Value is relative

A common question every business asks itself regularly, and one with no answer without a detailed understanding of context.

Imagine you are in 1990, and someone asked you “how much would you pay for an internet search?” The only logical response is “a what?”

1990, there was no internet as we now know it, and little capacity to search the documents that were on the few networked computers of the time.

Fast forward to 2000, the same question  would have brought an answer that gave the search value, as the net was around, but not everyone had access, or the know-how to search it effectively with the relatvively modest search engines of the time, so the quick assembly of the wide range of information that the few could gather had great value.

Fast forward again to 2010. Same question, different answer again, as almost everyone had the access and knowledge to do a comprehensive search, so the value is diminished because it is no longer a way of differentiating, delivering something unique.

This ebb and flow of value is common in almost any context you choose to examine, but we forget so easily that value is a relative term. 

Detailed Specifications and Evolution

An ongoing frustration of innovation projects is the apparently always moving goalposts. How often have you heard “wish marketing would make up their minds what they want”

This desire to have the end point articulated at the commencement is natural, it enables good milestone and resource management, feedback and accountability systems, all beloved of the bean counters. However, if the requirements of a marketplace are evolving quicker than the projects can be brought to the market, leaving the goalposts untouched is the same as ensuring you bring a redundant project to completion, not much value there.

The challenge is to know if marketing is just a bunch of seat shiners who cannot make up their minds, or a group  so intimately connected to the market that they see the evolution as it happens. Sometimes it is  pretty hard to tell the difference. Therefore, the only way to ensure the development groups are connected to the market, via marketing or otherwise, is to and hold them to a level of personal and development group responsibility for the outcomes.

 

 

The big 600

Yesterday I was surprised when I posted the entry having a shot at the crap service Optus offers customers with a problem of their making, and a screen came up telling me it was my 600th post.

Amazing to me, what started as a creative outlet, a way of expressing my views, and perhaps connecting with a few who shared those, and could contribute to their evolution, would extend to 600 posts.

Often I am asked “where they come from” , and I honestly do not know, experience, what I see around me, other posts and articles I see that trigger a train of thought, all over the place.

So, thanks to all those who have contributed, hopefully I have contributed something back to you, and we are both better off as a result.

Regards

Allen Roberts.

Emotional mistakes in negotiation.

Negotiation is usually difficult, that is the nature of things when two parties are setting out to maximise their outcome. Whilst it may not be a win/lose situation, where the parties set out to make the pie bigger, or different before cutting it up, it nevertheless is a confronting process for most.

Considering the negotiation therefore as just another difficult conversation has great merit. Do the background work, see it from the other parties perspective, and be prepared to work through the negotiation toolbox, but do not lose sight of the personal dynamics of a difficult conversation, and set out to manage them as a part of the process.

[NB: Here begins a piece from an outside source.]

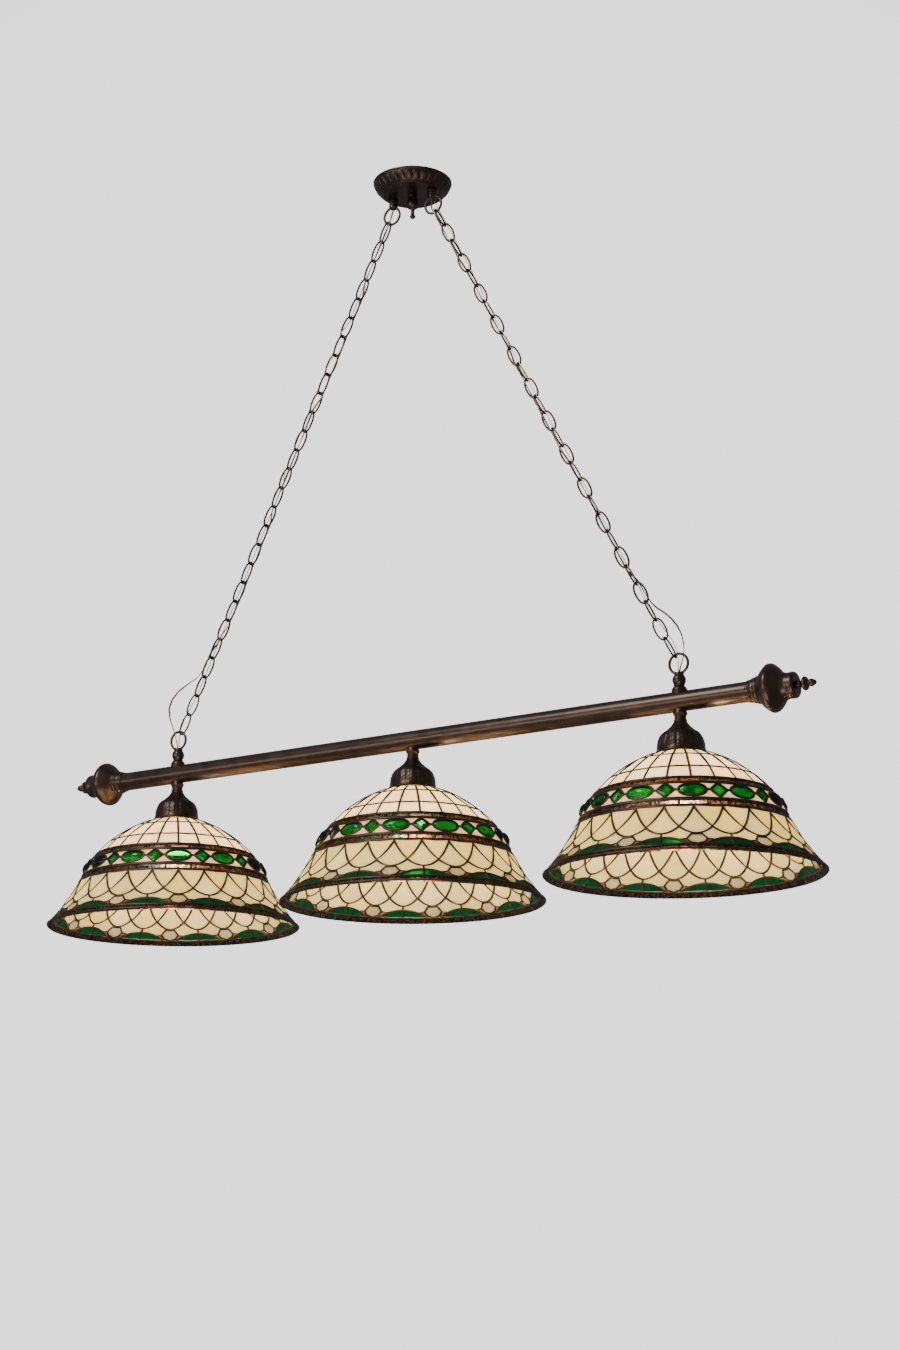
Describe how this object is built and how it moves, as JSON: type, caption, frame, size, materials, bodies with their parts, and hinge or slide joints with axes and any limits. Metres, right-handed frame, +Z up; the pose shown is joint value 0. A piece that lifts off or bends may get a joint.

The nine mistakes articulated in the link above can form a framework for planning a difficult conversation, forewarned is forearmed.

Organic opportunities abound

On Friday I made a very modest contribution to the proceedings of the Organic and Green trade show in Sydney. A bunch of committed, passionate people, working their collective butts off to build businesses that deliver on the organic promise to consumers.

The numbers however are daunting.

The Australian grocery trade is north of $106 Billion, the organic market, counting everything, (perhaps twice) with the most optimistic assumptions is $500 mill, including all the cosmetics, soaps, candles, recyclable bags, et al, many not included in the grocery figures, and probably constitutes 50% of the total. In other words, perhaps 1 in every 5,000 dollars spent in Australia on food is spent on organic food. How do you win in that arena?

Answer, one person at a time building a tribe, connecting them, giving them a reason to connect with others, supporting the ways they can connect, and working 20 years to be an overnight success.

Organic products are at what I believe to be a unique point in time, the confluence of two great social impacts.

The first is the tools to connect being given to us by the web 2.0. 

The second is the sudden realisation that food matters more than as just fuel, that there is a powerful social and familial force present when you prepare and share good food, on top of the obvious benefits of the impact of healthy food on the individuals health.

Had you told me 3 years ago that a TV reality show would contribute to a major change in behavior, I would have told you to stop smoking illegal stuff,  but perhaps the change was lurking, and Masterchef just provided the catalyst.

 

Tesco and social media marketing.

Tesco is the leader in the field of retail social media marketing, as noted in the past, but have really outdone themselves with this experiment  with a virtual store in railway stations in South Korea.

The speed at which innovations are being tested, and if implemented is increasing, but usually we would expect a smaller business to be sufficiently agile to try some of this stuff, but Tesco is building a really impressive track record.

Australian supermarket retailers are in the dark ages by comparison, although some of the smaller food service retailers are starting to move with location and coupon promotions, but I would expect Coles particularly, now managed by a veritable cricket team of ex-Tesco Poms to  make the running amongst the big boys.